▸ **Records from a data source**
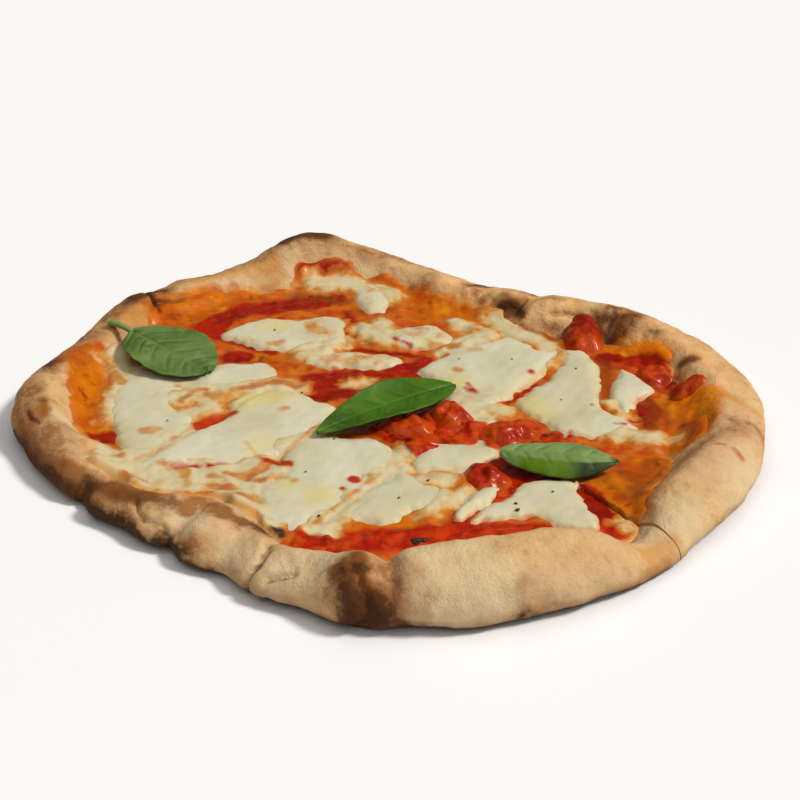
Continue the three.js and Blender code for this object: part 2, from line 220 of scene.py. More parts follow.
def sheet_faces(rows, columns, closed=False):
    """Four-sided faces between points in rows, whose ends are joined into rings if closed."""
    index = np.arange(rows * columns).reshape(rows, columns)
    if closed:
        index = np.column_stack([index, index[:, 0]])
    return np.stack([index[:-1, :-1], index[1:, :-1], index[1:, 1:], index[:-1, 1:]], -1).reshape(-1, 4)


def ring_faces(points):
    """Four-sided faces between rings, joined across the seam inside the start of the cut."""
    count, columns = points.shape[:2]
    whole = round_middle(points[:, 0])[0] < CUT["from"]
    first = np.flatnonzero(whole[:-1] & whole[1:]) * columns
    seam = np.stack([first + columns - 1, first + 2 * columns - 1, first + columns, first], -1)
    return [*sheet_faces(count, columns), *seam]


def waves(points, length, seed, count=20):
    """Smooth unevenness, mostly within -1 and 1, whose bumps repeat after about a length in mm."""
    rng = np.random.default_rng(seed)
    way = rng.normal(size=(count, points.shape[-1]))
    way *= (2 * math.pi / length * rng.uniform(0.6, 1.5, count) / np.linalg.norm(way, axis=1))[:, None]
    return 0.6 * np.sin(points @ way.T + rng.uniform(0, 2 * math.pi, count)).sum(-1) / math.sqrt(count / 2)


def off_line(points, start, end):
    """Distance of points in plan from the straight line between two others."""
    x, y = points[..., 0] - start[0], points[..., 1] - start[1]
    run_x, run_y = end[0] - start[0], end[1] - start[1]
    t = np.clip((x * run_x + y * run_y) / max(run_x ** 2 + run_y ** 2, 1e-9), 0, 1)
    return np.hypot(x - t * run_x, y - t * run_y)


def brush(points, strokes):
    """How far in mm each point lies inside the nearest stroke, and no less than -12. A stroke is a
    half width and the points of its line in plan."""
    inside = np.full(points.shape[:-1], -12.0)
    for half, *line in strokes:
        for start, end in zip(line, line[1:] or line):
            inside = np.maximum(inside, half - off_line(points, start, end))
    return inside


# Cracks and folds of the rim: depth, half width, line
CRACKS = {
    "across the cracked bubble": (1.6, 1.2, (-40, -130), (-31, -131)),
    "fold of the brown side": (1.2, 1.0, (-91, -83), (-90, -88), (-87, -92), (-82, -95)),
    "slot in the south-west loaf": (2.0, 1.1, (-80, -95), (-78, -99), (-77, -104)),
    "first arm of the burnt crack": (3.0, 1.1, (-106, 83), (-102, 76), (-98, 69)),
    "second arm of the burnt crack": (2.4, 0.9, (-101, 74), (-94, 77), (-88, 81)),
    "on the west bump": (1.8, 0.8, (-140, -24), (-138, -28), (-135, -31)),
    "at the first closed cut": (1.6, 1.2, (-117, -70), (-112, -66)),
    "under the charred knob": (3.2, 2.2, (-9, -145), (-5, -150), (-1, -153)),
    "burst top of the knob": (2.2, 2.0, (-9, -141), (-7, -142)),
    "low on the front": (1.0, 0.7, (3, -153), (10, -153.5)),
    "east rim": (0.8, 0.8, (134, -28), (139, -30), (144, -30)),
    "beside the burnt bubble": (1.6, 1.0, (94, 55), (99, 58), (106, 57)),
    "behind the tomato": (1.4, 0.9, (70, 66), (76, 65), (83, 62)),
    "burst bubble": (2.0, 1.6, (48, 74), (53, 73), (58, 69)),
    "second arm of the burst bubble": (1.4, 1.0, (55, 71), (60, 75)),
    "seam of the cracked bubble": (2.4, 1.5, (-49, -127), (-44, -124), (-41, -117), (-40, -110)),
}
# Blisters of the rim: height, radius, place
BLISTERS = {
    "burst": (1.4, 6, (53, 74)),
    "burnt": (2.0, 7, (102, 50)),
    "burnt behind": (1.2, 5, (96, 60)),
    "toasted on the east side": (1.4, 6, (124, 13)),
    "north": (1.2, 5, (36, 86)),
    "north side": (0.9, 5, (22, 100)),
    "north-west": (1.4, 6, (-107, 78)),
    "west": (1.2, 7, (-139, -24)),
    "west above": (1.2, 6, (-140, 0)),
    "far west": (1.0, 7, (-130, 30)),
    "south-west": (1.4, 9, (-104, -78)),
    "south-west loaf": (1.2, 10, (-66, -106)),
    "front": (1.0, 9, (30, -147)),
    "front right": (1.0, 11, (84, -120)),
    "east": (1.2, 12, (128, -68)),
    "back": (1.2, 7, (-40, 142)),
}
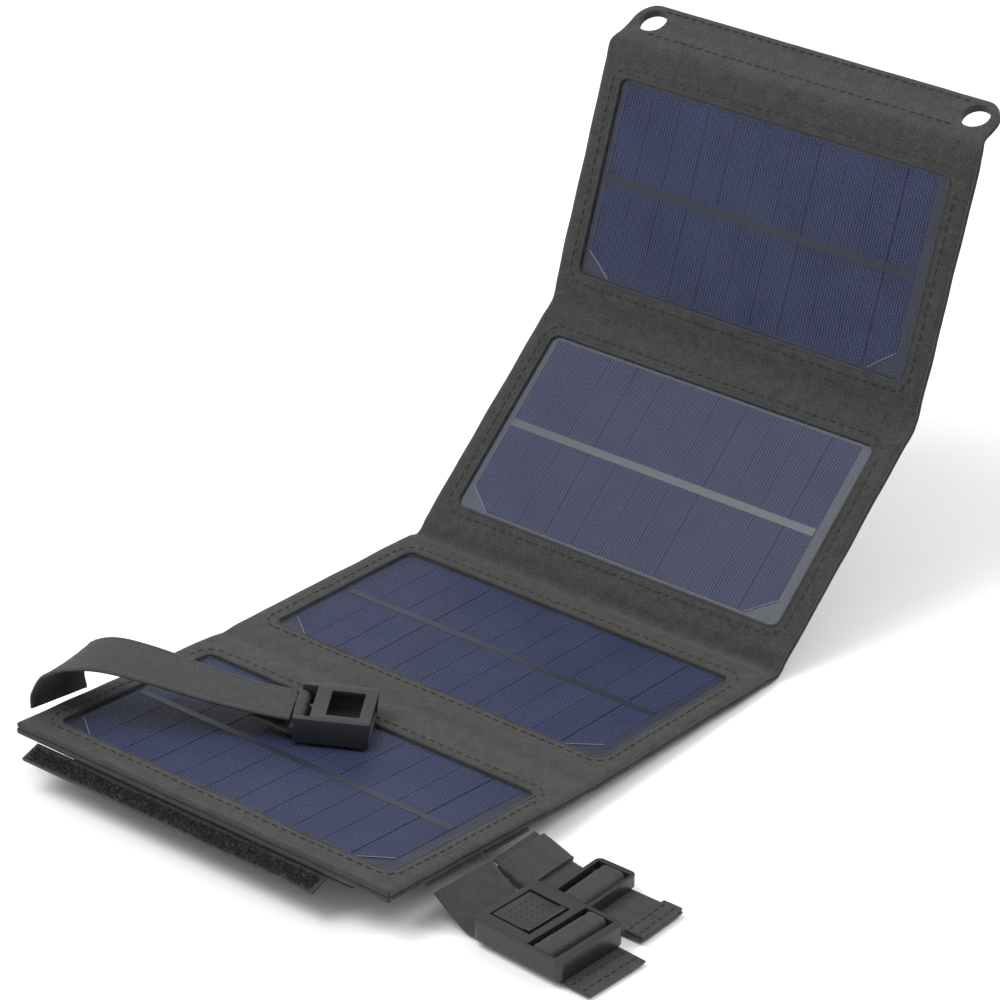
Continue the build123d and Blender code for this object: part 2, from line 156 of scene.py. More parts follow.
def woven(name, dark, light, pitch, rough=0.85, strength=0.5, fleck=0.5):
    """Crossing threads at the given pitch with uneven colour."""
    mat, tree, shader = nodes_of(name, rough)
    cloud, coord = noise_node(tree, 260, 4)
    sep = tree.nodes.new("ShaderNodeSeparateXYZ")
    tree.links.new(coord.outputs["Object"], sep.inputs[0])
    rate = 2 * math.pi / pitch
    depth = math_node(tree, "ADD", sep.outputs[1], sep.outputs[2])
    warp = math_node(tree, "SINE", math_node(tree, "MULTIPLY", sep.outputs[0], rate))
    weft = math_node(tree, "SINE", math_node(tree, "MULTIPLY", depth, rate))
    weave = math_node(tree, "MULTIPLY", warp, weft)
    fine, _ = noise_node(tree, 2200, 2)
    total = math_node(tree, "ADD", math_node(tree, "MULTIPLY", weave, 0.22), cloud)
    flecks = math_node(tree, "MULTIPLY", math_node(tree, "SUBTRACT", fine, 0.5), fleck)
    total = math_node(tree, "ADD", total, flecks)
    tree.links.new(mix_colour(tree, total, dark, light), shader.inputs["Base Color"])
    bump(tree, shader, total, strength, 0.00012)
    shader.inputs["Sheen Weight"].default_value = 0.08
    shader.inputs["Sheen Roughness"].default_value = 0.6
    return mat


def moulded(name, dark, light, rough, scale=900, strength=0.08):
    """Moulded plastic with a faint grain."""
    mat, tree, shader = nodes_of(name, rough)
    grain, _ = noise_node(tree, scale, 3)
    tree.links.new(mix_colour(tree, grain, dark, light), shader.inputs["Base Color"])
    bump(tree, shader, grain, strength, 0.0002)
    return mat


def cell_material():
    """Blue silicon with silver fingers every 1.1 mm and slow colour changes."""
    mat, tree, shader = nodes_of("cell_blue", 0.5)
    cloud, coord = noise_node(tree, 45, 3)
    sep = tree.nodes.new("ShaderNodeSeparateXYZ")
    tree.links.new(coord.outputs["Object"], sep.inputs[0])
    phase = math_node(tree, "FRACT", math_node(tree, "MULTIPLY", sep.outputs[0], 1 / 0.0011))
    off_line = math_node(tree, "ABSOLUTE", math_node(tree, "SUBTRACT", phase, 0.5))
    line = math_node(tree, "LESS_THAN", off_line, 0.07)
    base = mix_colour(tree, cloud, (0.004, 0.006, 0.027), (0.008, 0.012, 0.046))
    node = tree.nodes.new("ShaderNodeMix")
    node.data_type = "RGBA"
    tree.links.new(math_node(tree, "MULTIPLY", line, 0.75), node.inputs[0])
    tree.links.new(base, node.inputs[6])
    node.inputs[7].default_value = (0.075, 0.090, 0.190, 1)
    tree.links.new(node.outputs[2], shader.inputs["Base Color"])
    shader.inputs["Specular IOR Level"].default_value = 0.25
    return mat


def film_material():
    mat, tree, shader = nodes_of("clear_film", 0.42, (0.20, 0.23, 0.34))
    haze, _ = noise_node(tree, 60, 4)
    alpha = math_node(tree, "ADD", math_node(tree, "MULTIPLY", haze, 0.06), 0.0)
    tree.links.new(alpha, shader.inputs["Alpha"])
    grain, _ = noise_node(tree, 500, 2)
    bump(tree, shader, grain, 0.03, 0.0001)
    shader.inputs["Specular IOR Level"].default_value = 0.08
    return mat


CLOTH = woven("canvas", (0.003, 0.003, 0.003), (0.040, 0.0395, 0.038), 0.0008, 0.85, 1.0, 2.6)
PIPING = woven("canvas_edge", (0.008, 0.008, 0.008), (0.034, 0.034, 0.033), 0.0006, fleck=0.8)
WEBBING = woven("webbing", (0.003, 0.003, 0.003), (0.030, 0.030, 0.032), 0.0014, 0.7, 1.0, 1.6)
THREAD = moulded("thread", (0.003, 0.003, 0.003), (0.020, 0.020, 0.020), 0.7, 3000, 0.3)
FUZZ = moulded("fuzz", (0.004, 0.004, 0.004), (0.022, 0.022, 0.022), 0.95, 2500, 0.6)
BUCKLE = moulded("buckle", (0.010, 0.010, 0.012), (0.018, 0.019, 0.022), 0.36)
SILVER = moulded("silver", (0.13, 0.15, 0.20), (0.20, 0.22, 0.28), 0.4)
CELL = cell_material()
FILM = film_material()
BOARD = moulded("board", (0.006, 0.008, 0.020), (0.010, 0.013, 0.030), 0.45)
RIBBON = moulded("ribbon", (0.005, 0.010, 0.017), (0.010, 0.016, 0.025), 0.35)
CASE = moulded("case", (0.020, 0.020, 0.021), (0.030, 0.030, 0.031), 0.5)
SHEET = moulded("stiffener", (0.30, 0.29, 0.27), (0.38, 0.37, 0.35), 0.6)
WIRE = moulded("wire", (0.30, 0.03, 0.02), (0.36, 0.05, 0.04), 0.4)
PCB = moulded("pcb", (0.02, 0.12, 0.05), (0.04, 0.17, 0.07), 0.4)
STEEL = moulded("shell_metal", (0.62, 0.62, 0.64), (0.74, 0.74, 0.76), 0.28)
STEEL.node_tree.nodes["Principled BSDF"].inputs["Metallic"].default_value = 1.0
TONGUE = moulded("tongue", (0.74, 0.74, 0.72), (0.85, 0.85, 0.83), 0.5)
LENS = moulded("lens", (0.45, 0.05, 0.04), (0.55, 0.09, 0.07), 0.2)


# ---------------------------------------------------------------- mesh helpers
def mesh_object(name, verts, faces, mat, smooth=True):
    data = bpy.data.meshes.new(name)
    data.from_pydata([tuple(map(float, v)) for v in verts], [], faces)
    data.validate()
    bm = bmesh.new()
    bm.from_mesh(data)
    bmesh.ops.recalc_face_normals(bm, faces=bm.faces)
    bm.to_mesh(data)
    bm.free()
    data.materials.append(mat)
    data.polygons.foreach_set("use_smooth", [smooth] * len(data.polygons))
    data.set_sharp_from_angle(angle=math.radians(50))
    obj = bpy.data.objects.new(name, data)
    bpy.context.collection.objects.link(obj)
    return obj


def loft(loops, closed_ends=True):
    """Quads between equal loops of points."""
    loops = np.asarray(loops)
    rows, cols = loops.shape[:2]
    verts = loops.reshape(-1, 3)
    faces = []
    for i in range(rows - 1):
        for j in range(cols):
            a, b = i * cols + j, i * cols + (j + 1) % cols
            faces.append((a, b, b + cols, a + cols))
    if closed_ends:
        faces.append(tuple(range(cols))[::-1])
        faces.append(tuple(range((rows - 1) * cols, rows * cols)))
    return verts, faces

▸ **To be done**
From the first line of the data through the line with "1:]], -1).reshape(-1, 4)", quote each line exactly and add nothing else.

▸ **Solution**
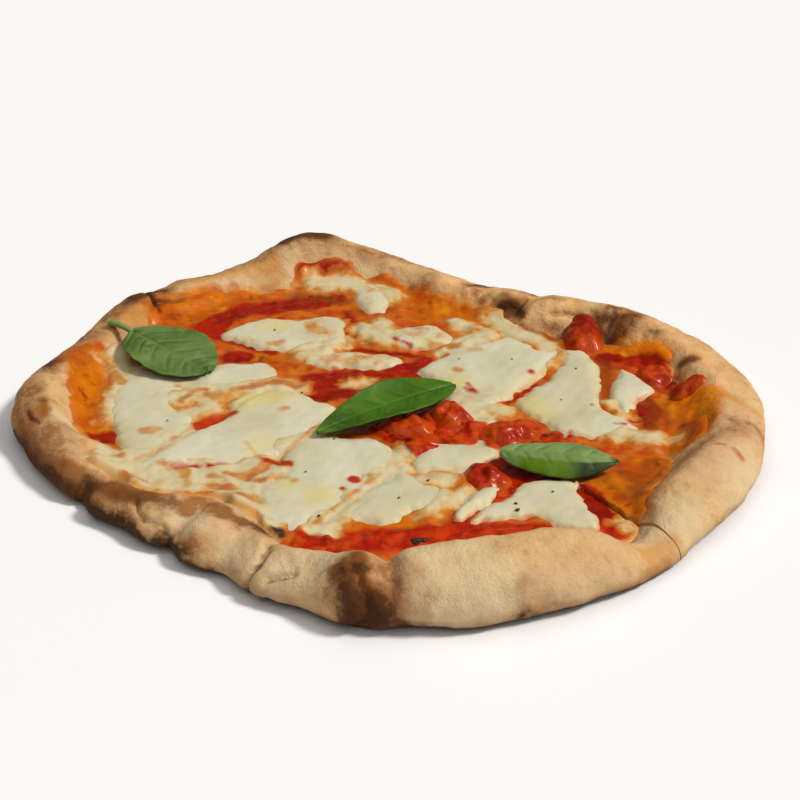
Continue the three.js and Blender code for this object: part 2, from line 220 of scene.py. More parts follow.
def sheet_faces(rows, columns, closed=False):
    """Four-sided faces between points in rows, whose ends are joined into rings if closed."""
    index = np.arange(rows * columns).reshape(rows, columns)
    if closed:
        index = np.column_stack([index, index[:, 0]])
    return np.stack([index[:-1, :-1], index[1:, :-1], index[1:, 1:], index[:-1, 1:]], -1).reshape(-1, 4)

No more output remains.